1. What is a drainage system?
Ans. A drainage system refers to a network of pipes, channels, and underground structures designed to collect and remove excess water or wastewater from an area. It helps in preventing flooding, erosion, and waterlogging.
2. How does a drainage system work?
Ans. A drainage system works by collecting water from different sources such as rainfall, surface runoff, and wastewater. The water is then channeled through a series of pipes and drains towards a main outlet or a treatment facility, where it is either discharged into a water body or treated for reuse.
3. What are the types of drainage systems?
Ans. There are several types of drainage systems, including surface drainage, subsurface drainage, and combined drainage.

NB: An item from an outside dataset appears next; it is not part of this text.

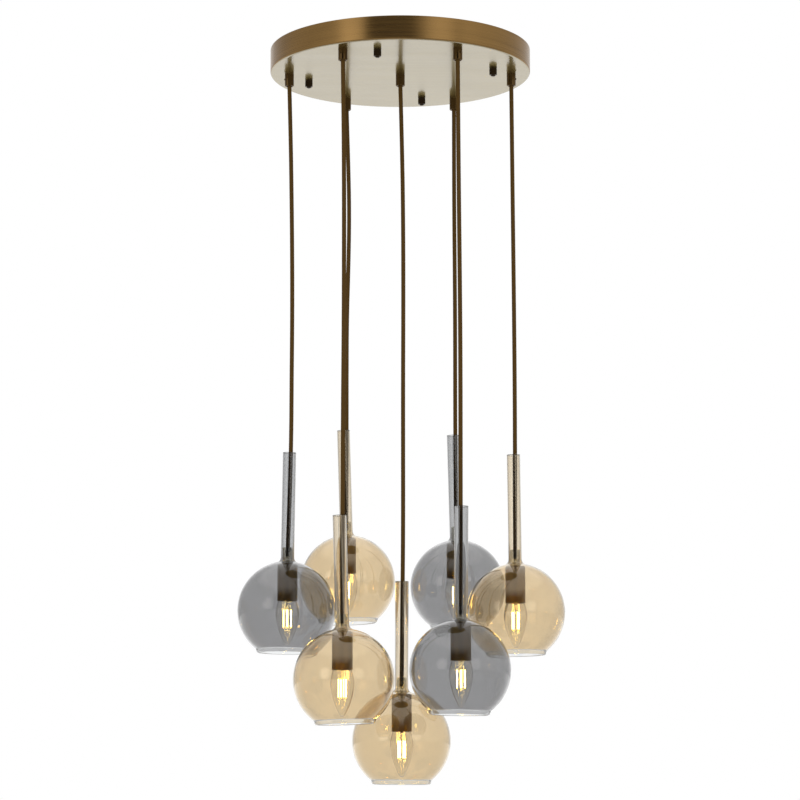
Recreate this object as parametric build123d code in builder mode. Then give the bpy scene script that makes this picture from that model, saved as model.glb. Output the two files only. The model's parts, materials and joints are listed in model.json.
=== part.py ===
from build123d import *
import os
from math import asin, atan2, cos, degrees, radians, sin, sqrt, tan

# Cluster pendant: seven blown-glass globes with long necks, hung at stepped heights from one
# round ceiling plate. Millimetres, +Z up. The origin is the centre of the bracket's face on the
# ceiling, and everything hangs below it.

# Ceiling plate, a pressed pan that is open towards the ceiling
canopy_dia = 400
canopy_depth = 37
canopy_sheet = 1.2
canopy_edge_radius = 3
ceiling_gap = 0.5

# Bracket on the ceiling: a round hub with four arms, pressed as one shallow tray
hub_dia = 160
arm_width = 26
arm_angle = -13.5
bracket_depth = 8
bracket_sheet = 1.5
bracket_edge_radius = 2
screw_span_x = 116
screw_span_y = 60
screw_slot_width = 5.5
screw_slot_length = 14
mains_hole_dia = 16
mains_hole_y = -45

# Four studs and cap nuts that hold the plate up against the ceiling
nut_circle_dia = 292
stud_dia = 5
stud_reach = 9
stud_head = 0.2
stud_hex = 8
stud_hex_height = 4
cap_nut_dia = 11.5
cap_nut_height = 10
cap_nut_edge = 0.8
cap_nut_tip_dia = 7
cap_nut_dome = 2
cap_nut_dome_round = 1.8

# Seven cord grips, one in the centre and six on a ring
ring_radius = 171
grip_dia = 14
grip_length = 18
grip_edge = 0.8
grip_pivot_depth = 14
grip_bore_room = 0.45
grip_mouth_flare = 1.3
grip_mouth_depth = 3.6
stem_dia = 10
stem_height = 13
stem_edge = 0.6
locknut_hex = 14
locknut_height = 3.5
grub_dia = 3
grub_proud = 0.8
grub_depth = 7
grub_key = 1.5
grub_key_depth = 1.2

# Cords, the short ends of them that the grips hold, and the two cores in each
cord_dia = 6.5
cord_end_gap = 0.4
core_dia = 2.2
core_spread = 1.5
core_bow = 4
core_straight = 27
core_step = 4.5
tail_top = -23.4
arc_share = 0.45

# Terminal block under the hub, with one pole for each core
terminal_y = 45
terminal_depth = 20
terminal_height = 16
terminal_pitch = 8
terminal_poles = 10
terminal_end = 4
terminal_screw_dia = 3.8
terminal_screw_depth = 3
core_level = -11
earth_x = 24
earth_y = -52
earth_washer_dia = 9
earth_washer_thickness = 1
earth_head_dia = 7.2
earth_head_height = 2.6
earth_head_edge = 0.7
earth_slot = 0.9
earth_slot_depth = 1.2

# Lamp holder, with heights measured up from the globe's centre
cup_dia = 30
cup_wall = 1
cup_roof = 1.2
cup_shoulder = 2
cup_top = 69.5
cup_bottom = 14
clamp_dia = 14.7
clamp_top = 94
clamp_edge = 1
cord_seat = 80
nipple_dia = 9.6
nipple_length = 8
wire_hole_dia = 3
thread_end_room = 1
socket_dia = 27
socket_bottom = 21
socket_skirt_top = 26
socket_bore_top = 47
socket_bore_dia = 14.2
contact_boss_dia = 5
skirt_room = 1
fit_gap = 0.05

# Candle bulb, 35 mm across with a 14 mm screw cap, hanging tip down. The outline gives shares of
# the bulb's radius and of its length below the joint, and the slope that it starts with.
bulb_dia = 35
bulb_length = 73
bulb_skin = 0.8
bulb_joint = 20
candle_start = (0.5, -1)
candle_outline = ((0.60, 0), (0.78, 0.085), (1, 0.36), (0.71, 0.71), (0.27, 0.945), (0, 1))
cap_dia = 13.8
cap_skirt_dia = 14.8
cap_skirt_height = 4.5
cap_shell_top = 21
cap_cone_top = 23.7
cap_top = 25.5
contact_dia = 4.4
insulator_lip = 1
filament_dia = 1.8
filament_circle = 10
filament_top = 19
filament_bottom = 47
stem_foot_dia = 8.4
stem_glass_dia = 3.2
stem_waist = 8
spider_height = 0.8
spider_arm = 2.4

# Glass shade
globe_dia = 147
globe_wall = 1.9
neck_dia = 20
neck_wall = 1.4
neck_blend = 8
neck_mouth = 238.5
mouth_round = 0.5
rim_drop = 58
lip_height = 6
lip_draw = 2.2
lip_wall = 2.2
rim_round = 0.8
lip_corner_round = 0.5
rock_height = 82

# Each pendant: azimuth of its grip, distance of the grip from the centre, drop from the plate to
# the globe's centre, and the lean in degrees at which its loose glass rests on the holder
pendants = {
    "left": (180, ring_radius, 825, -0.9),
    "right": (0, ring_radius, 829, 0.5),
    "front_left": (240, ring_radius, 936, 1.6),
    "front_right": (300, ring_radius, 923, -0.8),
    "back_left": (120, ring_radius, 771, 1.7),
    "back_right": (60, ring_radius, 779, 1.4),
    "centre": (0, 0, 1020, -0.3),
}

# Each pendant's two poles on the terminal block, and the block's side: -1 front, 1 back
terminals = {
    "left": (0, 1, -1),
    "front_left": (2, 3, -1),
    "centre": (4, 5, -1),
    "front_right": (7, 6, -1),
    "right": (9, 8, -1),
    "back_left": (0, 1, 1),
    "back_right": (9, 8, 1),
}

plate_bottom = -canopy_depth
grip_pivot = plate_bottom - grip_pivot_depth
nut_radius = nut_circle_dia / 2
cord_radius = cord_dia / 2
cap_nut_radius = cap_nut_dia / 2
terminal_length = terminal_pitch * terminal_poles + terminal_end
pole_x = [(i - (terminal_poles - 1) / 2) * terminal_pitch for i in range(terminal_poles)]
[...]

Surface drainage involves the use of open channels, ditches, or gutters to collect and transport water. Subsurface drainage utilizes underground pipes and drains to remove excess water from the soil. Combined drainage combines both surface and subsurface methods to effectively manage water.
4. How can I maintain a drainage system?
Ans. Regular maintenance of a drainage system is crucial for its proper functioning. Some maintenance practices include clearing debris and sediment from drains and gutters, inspecting and repairing any damaged pipes or outlets, and ensuring proper slope and alignment of channels. It is also important to prevent the dumping of waste or chemicals into the system to avoid blockages and contamination.
5. What are the common problems in a drainage system?
Ans. Common problems in a drainage system include blockages caused by debris, roots, or sediment, pipe corrosion or damage, inadequate slope or alignment, and insufficient capacity to handle water flow during heavy rainfall. These issues can lead to water backup, flooding, and damage to infrastructure, requiring timely repairs and maintenance.